GPU Acceleration



Repurposing GPUs


32-bit Gflops for GPUs (AMD and NVIDIA) and CPUs for 2007-2013.
GPUs are currently kings of floating point operations. The performance gap is smaller but still present in 64-bit operations.



High performance clusters have, in recent history, turned their attention to general purpose GPU (GPGPU) acceleration. GPUs already exist in an upgradeable and expandable format and are economical candidates to retrofit existing clusters. They offer the highest performance per watt, performance per dollar, and raw computing power in high performance cluster applications.

The CUDA architecture for GPU "cores" by NVIDIA have made a number of important revisions: floating point units now meet IEEE standards with native 32-bit precision and improved 64-bit emulation, ECC memory safeguards against memory faults, on-die cache eliminates system memory lookups, improved scheduling of concurrent kernels maintains a high load (think hyperthreading), and fully programmable streaming processors support C/C++ style programming. Users no longer need to rewrite calculations in terms of native geometry commands. And of course this list grows as NVIDIA engineers evolve their technology.

The traditional approach to designing a CPU is to offer highly accelerated tasks with lots of operations possible in a single clock cycle. They make use of large, extensive caches in order to do so and house up to 16 cores (and growing) on a die running at 2-4 GHz. They still offer superior single-threaded performance for nonparallel tasks. A GPU, traditionally designed for rendering games, is inherently parallel and synchronized. It can house anywhere from 300-600 streaming processors at speeds of 400-1000 MHz. They offer a high throughput but achieve simpler and fewer operations per clock. Thus, it has been the focus of several MD programs to offload intensive parallel tasks to the GPU. For molecular modeling of biological membranes, the nonbonded force calculation is the focus of GPU acceleration.


GPU acceleration


UIUC results of APOA1 simulation with GPU acceleration shows reduction in timestep for nonbond force calculation.

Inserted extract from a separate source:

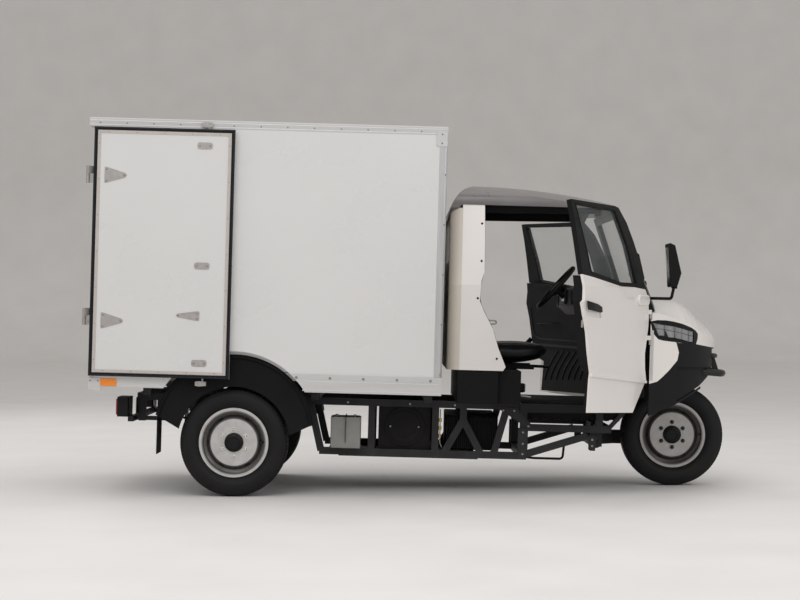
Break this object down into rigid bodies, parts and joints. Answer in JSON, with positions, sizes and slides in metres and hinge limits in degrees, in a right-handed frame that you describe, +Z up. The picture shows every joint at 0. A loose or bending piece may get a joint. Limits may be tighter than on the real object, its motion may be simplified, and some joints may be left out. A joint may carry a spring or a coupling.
{
  "type": "three wheeled car",
  "caption": "Small cab-forward delivery vehicle on three wheels with a tall insulated box body, swinging cab doors and double rear doors.",
  "frame": {"origin": "on the ground at mid length and mid width, all doors open as parked", "axes": "+X forward, +Y to the vehicle's left, +Z up; the body stands 1.6 degrees nose-down on its wheels"},
  "size_m": [3.7127, 3.0054, 2.1319],
  "materials": {
    "tyre": "matt, ribbed tread",
    "rim_silver": "silver paint, satin",
    "hub_grey": "dull machined metal",
    "axle_black": "black paint, dusty",
    "chassis_grey": "dark grey paint, satin",
    "battery_grey": "dark grey paint, satin",
    "battery_black": "black moulding",
    "arch_black": "black moulding, grained",
    "tail_lamp_red": "red lens",
    "box_white": "white paint, gloss",
    "box_floor_grey": "mill finish",
    "box_trim": "satin anodised",
    "leaf_seal": "black seal",
    "fittings_steel": "galvanised",
    "cab_white": "white paint, gloss",
    "roof_grey": "dark grey paint, satin",
    "cab_inner": "light paint, satin",
    "seat_base_black": "black paint, satin",
    "clear_glass": "clear",
    "surround_black": "black, gloss",
    "shroud_dark": "dark grey moulding",
    "lamp_clear": "clear lens over bright cells",
    "lamp_tray_black": "black, gloss",
    "bar_dark": "dark grey paint, satin",
    "mirror_black": "black moulding",
    "column_black": "black moulding",
    "dash_grey": "dark grey moulding",
    "seat_cover": "black cover"
  },
  "bodies": {
    "vehicle": {"battery_box": "battery_grey", "box_floor": "box_floor_grey", "box_front_wall": "box_white", "box_rear_frame": "box_trim", "box_roof": "box_trim", "box_sides": "box_white", "box_skirts": "box_trim", "bull_bars": "bar_dark", "cab_bulkhead": "arch_black", "cab_floor": "cab_inner", "cab_rear_wall": "cab_inner", "cab_roof": "roof_grey", "cab_sides": "cab_white", "chassis_frame": "chassis_grey", "corner_posts": "box_trim", "dashboard": "dash_grey", "front_arch": "arch_black", "front_fenders": "cab_white", "front_shroud": "shroud_dark", "front_swing_arm": "axle_black", "headlamps": "lamp_clear", "hinge_posts": "fittings_steel", "hood": "cab_white", "lamp_trays": "lamp_tray_black", "leaf_springs": "axle_black", "mirrors": "mirror_black", "rear_axle": "axle_black", "rear_fenders": "arch_black", "rear_window": "clear_glass", "seat": "seat_cover", "seat_base": "seat_base_black", "service_battery": "battery_black", "steering_column": "column_black", "tail_lamps": "tail_lamp_red", "windscreen": "clear_glass", "windscreen_frame": "surround_black"},
    "wheel_rear_left": {"tyre_rear_left": "tyre", "rim_rear_left": "rim_silver", "hub_rear_left": "hub_grey"},
    "wheel_rear_right": {"tyre_rear_right": "tyre", "rim_rear_right": "rim_silver", "hub_rear_right": "hub_grey"},
    "front_knuckle": {"steering_knuckle": "axle_black"},
    "wheel_front": {"tyre_front": "tyre", "rim_front": "rim_silver", "hub_front": "hub_grey"},
    "steering_wheel": {"steering_wheel": "column_black"},
    "cab_door_right": {"door_frame_right": "surround_black", "door_glass_right": "clear_glass", "door_skin_right": "cab_white"},
    "cab_door_left": {"door_frame_left": "surround_black", "door_glass_left": "clear_glass", "door_skin_left": "cab_white"},
    "rear_leaf_right": {"leaf_gasket_right": "leaf_seal", "leaf_hardware_right": "fittings_steel", "rear_leaf_right": "box_white"},
    "rear_leaf_left": {"leaf_gasket_left": "leaf_seal", "leaf_hardware_left": "fittings_steel", "rear_leaf_left": "box_white"}
  },
  "joints": [
    {"name": "rear_left_spin", "type": "hinge", "parent": "vehicle", "child": "wheel_rear_left", "pos_m": [-1.01561, 0.69, 0.304], "axis": [0, 1, 0], "continuous": true},
    {"name": "rear_right_spin", "type": "hinge", "parent": "vehicle", "child": "wheel_rear_right", "pos_m": [-1.01561, -0.69, 0.304], "axis": [0, 1, 0], "continuous": true},
    {"name": "front_steering", "type": "hinge", "parent": "vehicle", "child": "front_knuckle", "pos_m": [1.55239, 0.028, 0.304], "axis": [0.0279, 0, 0.9996], "range_deg": [-30, 30]},
    {"name": "front_spin", "type": "hinge", "parent": "front_knuckle", "child": "wheel_front", "pos_m": [1.55239, 0, 0.304], "axis": [0, 1, 0], "continuous": true},
    {"name": "steering_wheel_turn", "type": "hinge", "parent": "vehicle", "child": "steering_wheel", "pos_m": [0.85927, 0, 1.18711], "axis": [0.7415, 0, -0.6709], "range_deg": [-450, 450]},
    {"name": "cab_door_right_swing", "type": "hinge", "parent": "vehicle", "child": "cab_door_right", "pos_m": [1.33641, -0.68, 0.93469], "axis": [0.0279, 0, 0.9996], "range_deg": [-61, 9]},
    {"name": "cab_door_left_swing", "type": "hinge", "parent": "vehicle", "child": "cab_door_left", "pos_m": [1.33641, 0.68, 0.93469], "axis": [-0.0279, 0, -0.9996], "range_deg": [-57, 13]},
    {"name": "rear_leaf_right_swing", "type": "hinge", "parent": "vehicle", "child": "rear_leaf_right", "pos_m": [-1.83747, -0.8255, 1.32346], "axis": [0.0279, 0, 0.9996], "range_deg": [-270, 0]},
    {"name": "rear_leaf_left_swing", "type": "hinge", "parent": "vehicle", "child": "rear_leaf_left", "pos_m": [-1.83747, 0.8255, 1.32346], "axis": [-0.0279, 0, -0.9996], "range_deg": [-270, 0]}
  ],
  "couplings": [
    {"joint": "steering_wheel_turn", "follows": "front_steering", "ratio": -15}
  ]
}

Some of the first results from a GPU accelerated NAMD simulation of APOA1 protein at UIUC clearly show the possible benefits. These types of performance gains allow one CUDA workstation to replace several nodes in a cluster, reducing equipment cost.

Our CUDA workstation has tested an 80k atom, lipid bilayer simulation in NAMD.

num GPU num threads speedup (vs 1-1)
2 2 1.97
3 3 2.82
4 4 3.62
speedup (vs 2-2)
2 4 3.78 1.92
2 6 4.91 2.50
2 8 5.36 2.72
2 10 5.57 2.83
2 12 6.40 3.26
2 14 5.84 2.97
2 16 5.85 2.97
speedup (vs 4-4)
4 4 3.62 1.84 -
4 6 5.23 2.66 1.45
4 8 6.73 3.42 1.86
4 10 7.38 3.75 2.04
4 12 7.79 3.96 2.16
4 14 7.99 4.07 2.21
4 16 8.11 4.12 2.24

Note that as a hardware limitation, there is reduced bandwidth between all four GPU cards that is not present in two-card benchmarks. Notice how NAMD responds to both threading and raw resources while it also feels the effects of diminishing returns. Threading increases utilization but also increases overhead. You can see this negative effect in the 2-12 and 2-16 runs.